Charles Martin's new book, Signs & Wonders, is elegant and powerful. Past and present commingle as he writes poems of contemporary life in traditional form, and with a remarkable range: 'Poem for the Millennium' in accentual verse, and one of the best 9/11 poems we have in terza rima. Taking his cue from Catullus and Ovid, whose work he has brilliantly translated, Martin creates his own new vision of the world in language of praise with an underlying tone of combined horror and awe. ―Grace Schulman

“If you need to be reminded, or to discover, why Martin is considered a master,

pick up your own copy of Signs & Wonders.”

―Alexander Pepple, Think Journal

“After 9/11” is alone worth the price of the book and will repay many readings, but all the poems share important virtues. They’re sonically pleasing and rich in allusion, but they’re also direct. Here there are no cryptic, difficult poems on the attack. Nothing here is pointless, and much is beautiful. All works toward a fruitful clarity and invites us to think hard about what bones we and Martin have built on.

READ: Maryann Corbett, in CONTEMPORARY POETRY REVIEW

WINNER of the Harold Morton Landon Translation Award

of the Academy of American Poets

Only a gifted metrist could perform the legerdemain that Martin easily accomplishes, as when he describes how the music of Orpheus enchanted trees and beasts, "and made the very stones skip in his wake." Charles Martin's new translation of the Metamorphoses, the latest in a 500-year-old tradition, both gives us an Ovid for our times and reminds us that in our times Ovid is everywhere.

–Mark Jarman, The Hudson Review

Martin is an American poet;

he puts the poetry, the immediacy of the street, back into English Catullus.

The effect is electric.

—Peter S. Prescott, NEWSWEEK

Successfully recreates in English the wit, the lyric exaltation, the playful banter, the despair, the scurrilous invective, and the dramatic flair of the original, all of it moving easily in artfully contrived and skillfully controlled English equivalents of Catullus' many and varied meters.

—Bernard Knox

NEW YORK REVIEW OF BOOKS

Martin has done us a great service in giving us the best recent, readable, functional translations

of the works of our great-great-grandfather. —Hayden Carruth, The Hudson Review

R.S. Gwynn in The Hudson Review

Charles Martin, whose Starting from Sleep: New and Selected Poems gathers work from three earlier collections, has distinguished himself as a translator of Catullus and combines a deft formalism with an inquisitive subject matter that ranges from Defoe to the contemporary marketing of lingerie. I first read Martin in a quarterly some years ago when I came across his remarkable "Passages from Friday," a longish poem (twenty-four pages in seventeen sections) that ought to be required reading in any postcolonial literature course. . .

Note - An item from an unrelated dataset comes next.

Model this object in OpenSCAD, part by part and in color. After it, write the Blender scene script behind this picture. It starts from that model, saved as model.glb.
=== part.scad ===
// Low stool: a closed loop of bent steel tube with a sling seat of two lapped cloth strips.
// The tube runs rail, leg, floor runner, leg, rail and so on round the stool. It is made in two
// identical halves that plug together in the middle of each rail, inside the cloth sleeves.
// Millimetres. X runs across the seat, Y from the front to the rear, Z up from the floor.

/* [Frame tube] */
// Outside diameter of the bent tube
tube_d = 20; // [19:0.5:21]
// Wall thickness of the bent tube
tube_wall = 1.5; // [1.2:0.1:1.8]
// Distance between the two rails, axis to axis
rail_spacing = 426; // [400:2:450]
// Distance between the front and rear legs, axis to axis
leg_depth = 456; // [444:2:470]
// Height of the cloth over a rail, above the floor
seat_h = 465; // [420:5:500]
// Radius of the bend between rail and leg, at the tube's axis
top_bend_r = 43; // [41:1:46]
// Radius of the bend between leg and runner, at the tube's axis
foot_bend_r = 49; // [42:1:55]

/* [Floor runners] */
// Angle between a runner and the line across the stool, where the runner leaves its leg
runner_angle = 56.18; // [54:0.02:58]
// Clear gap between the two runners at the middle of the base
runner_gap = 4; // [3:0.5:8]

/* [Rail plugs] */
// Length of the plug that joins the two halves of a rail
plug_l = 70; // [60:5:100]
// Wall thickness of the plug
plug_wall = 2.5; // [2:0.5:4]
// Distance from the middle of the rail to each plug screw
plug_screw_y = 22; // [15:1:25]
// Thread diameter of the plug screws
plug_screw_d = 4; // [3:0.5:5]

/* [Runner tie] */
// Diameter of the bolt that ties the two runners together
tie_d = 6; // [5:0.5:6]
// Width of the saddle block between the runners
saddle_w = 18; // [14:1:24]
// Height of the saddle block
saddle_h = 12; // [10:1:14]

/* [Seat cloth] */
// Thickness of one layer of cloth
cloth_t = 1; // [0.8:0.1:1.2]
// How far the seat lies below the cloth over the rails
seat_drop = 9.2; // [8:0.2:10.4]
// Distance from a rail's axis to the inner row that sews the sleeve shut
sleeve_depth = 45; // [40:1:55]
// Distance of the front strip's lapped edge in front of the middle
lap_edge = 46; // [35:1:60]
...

Of the goodly section of new work, I would single out the narrative "How My Queer Uncle Came to Die at Last," a poem that first appeared in these pages. The poet's Uncle Fred served as the "Soft, sybaritic emissary / Of Dionysus to the Bronx," bringing to family gatherings and to the teenaged poet inklings of a larger world full "Of what were called 'the finer things.'" The poem is part mystery story, with the poet's mother eventually revealing that the uncle's death, which was publicly attributed to a heart attack, actually resulted from a brutal beating in public men's room. This knowledge sparks the poet's initiation into world of deeper compassion and understanding.

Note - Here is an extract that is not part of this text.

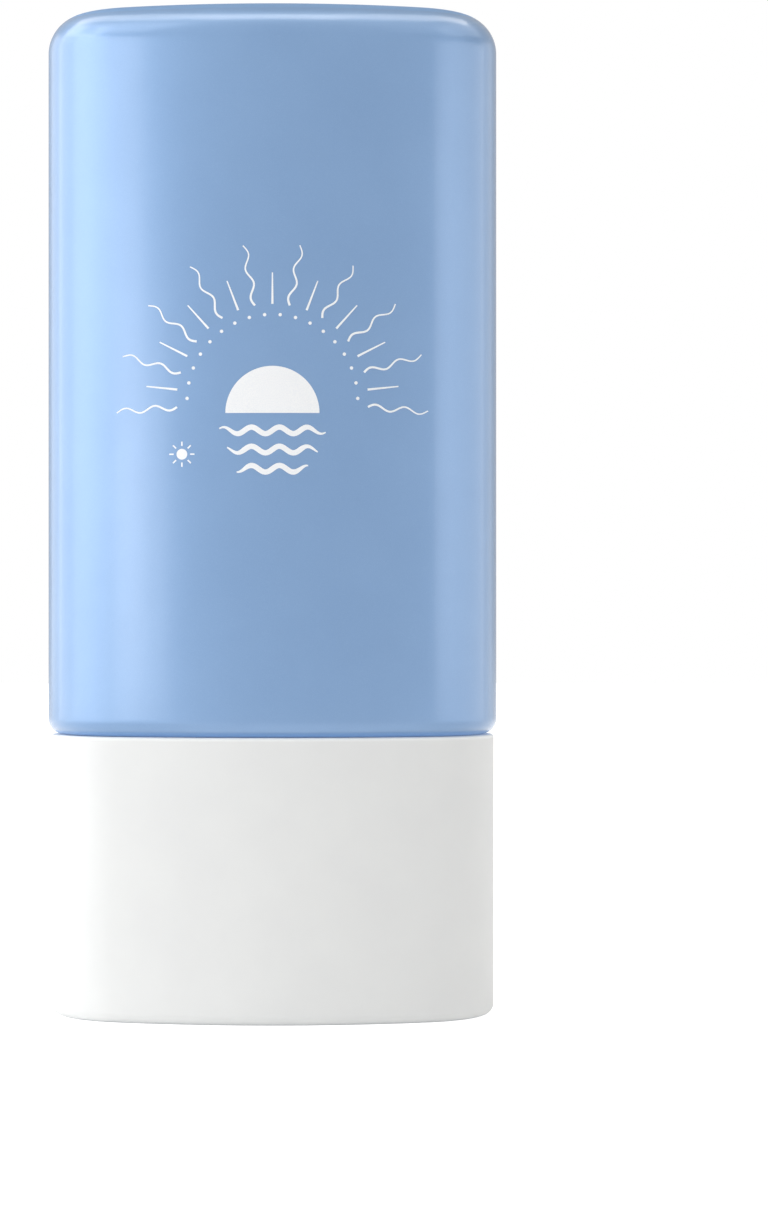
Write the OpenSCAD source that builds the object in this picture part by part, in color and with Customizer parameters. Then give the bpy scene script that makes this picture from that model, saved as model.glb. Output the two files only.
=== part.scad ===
// Flat oval squeeze bottle for sun lotion, standing on its screw cap.
// Millimetres, +Z up, front towards -Y. The origin is the middle of the cap's standing face.
// Every oval here is one four-arc oval, drawn further in or out by a parallel offset.

/* [Overall] */
// Height of the closed bottle, from the cap's standing face to the bottle's base
total_h = 118; // [100:1:140]
// Height of the outer cap
cap_h = 33.1; // [31:0.1:40]
// Width of the bottle
body_w = 53; // [46:0.5:62]
// Depth of the bottle, front to back
body_d = 29; // [27:0.5:40]
// Radius of the two narrow side arcs of the oval
side_r = 12; // [8:0.5:13]
// Gap between the bottle's shoulder and the cap's rim
seam_gap = 0.15; // [0.1:0.05:1]

/* [Bottle] */
// Blown wall of the bottle
body_wall = 1.2; // [0.8:0.1:2]
// Rounding of the edge round the bottle's base, which is the top as it stands
base_round = 4.5; // [3:0.1:6]
// Rounding of the edge round the shoulder, beside the cap
shoulder_round = 1.8; // [1.5:0.1:4]
// Depth of the hollowed panel in the base
panel_depth = 0.7; // [0.3:0.1:1.2]
// Distance from the outline in to the hollowed panel
panel_inset = 6; // [5:0.5:9]
// Rounding of the panel's inner corner
panel_round = 0.6; // [0.2:0.1:0.7]

/* [Neck] */
// Diameter of the neck between its threads
neck_d = 18.2; // [16:0.1:19]
// Bore of the neck
neck_bore_d = 14.6; // [12:0.1:15]
// Length of the neck below the shoulder
neck_len = 15.4; // [14:0.1:17]
// Height of a thread ridge
thread_depth = 1.1; // [0.8:0.1:1.3]
// Width of a thread ridge at its foot
thread_foot_w = 1.6; // [1.2:0.1:1.8]
// Width of a thread ridge at its crest
thread_crest_w = 0.8; // [0.5:0.1:1]
// Rise of the bottle in one turn
thread_lead = 7; // [6:0.1:8]
// Turns of each ridge
thread_turns = 1.1; // [0.8:0.05:1.2]
// Distance from the neck's end face to the middle of the first ridge
thread_start = 2.4; // [2:0.1:3]
// Height of the round bead between the threads and the shoulder
bead_h = 0.9; // [0.5:0.1:1]
// Width of the bead at its foot
bead_w = 1.6; // [1:0.1:1.8]
// Distance from the shoulder to the bead
bead_drop = 1.2; // [1.1:0.1:1.4]

/* [Nozzle plug] */
// Diameter of the flange under the neck's end face
flange_d = 18; // [16.5:0.1:18.5]
// Thickness of the flange
flange_t = 1; // [0.8:0.1:1.5]
// Length of the barrel pressed into the neck
barrel_len = 7; // [5:0.1:9]
// Wall of the barrel
barrel_wall = 1.1; // [0.8:0.1:1.4]
// Chamfer round the barrel's leading end
barrel_chamfer = 0.5; // [0.2:0.1:0.7]
// How far the barrel's two sealing beads bite into the bore
bead_bite = 0.08; // [0.02:0.01:0.12]
// Width of a sealing bead
seal_bead_w = 1; // [0.6:0.1:1.4]
// Diameter of the spout at the flange
spout_foot_d = 9; // [8:0.1:9.4]
// Diameter of the spout at its tip
spout_tip_d = 5; // [4.4:0.1:6]
// Rounding of the spout's tip
tip_round = 0.8; // [0.4:0.1:1]
// Diameter of the channel in the spout
channel_d = 3.6; // [3:0.1:4]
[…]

A true translation whose literary qualities make it stand out from the rest.

—Daniel Gold, Cornell University

Gavin Flood and Charles Martin have taken on the immense challenge of translating The Bhagavad Gita, a highly structured classical Indian poem and sacred text, into contemporary, accessible English, and have succeeded beautifully, creating an intriguing narrative poem whose structure reflects the complexities and rhythms of the original.

—Edith Grossman

I used to teach the Gita in world literature courses and found it usefully perplexing to my students. In those days we read the Barbara Stoler Miller translation, which still strikes me as being very good. This new translation by Gavin Flood, a scholar of Hinduism, and Charles Martin, a wonderful poet and translator, progresses in more elegant measures and has much else to recommend it, including its excellent notes. It should set a new standard for educators. —David Mason in The Hudson Review

At a time when classic forms and motifs have become academic curios for hordes of freestyle poetry gymnasts, Martin sharply revives the relevance of old forms. Well-honed, and full-blooded, there is room at the top for Room For Error.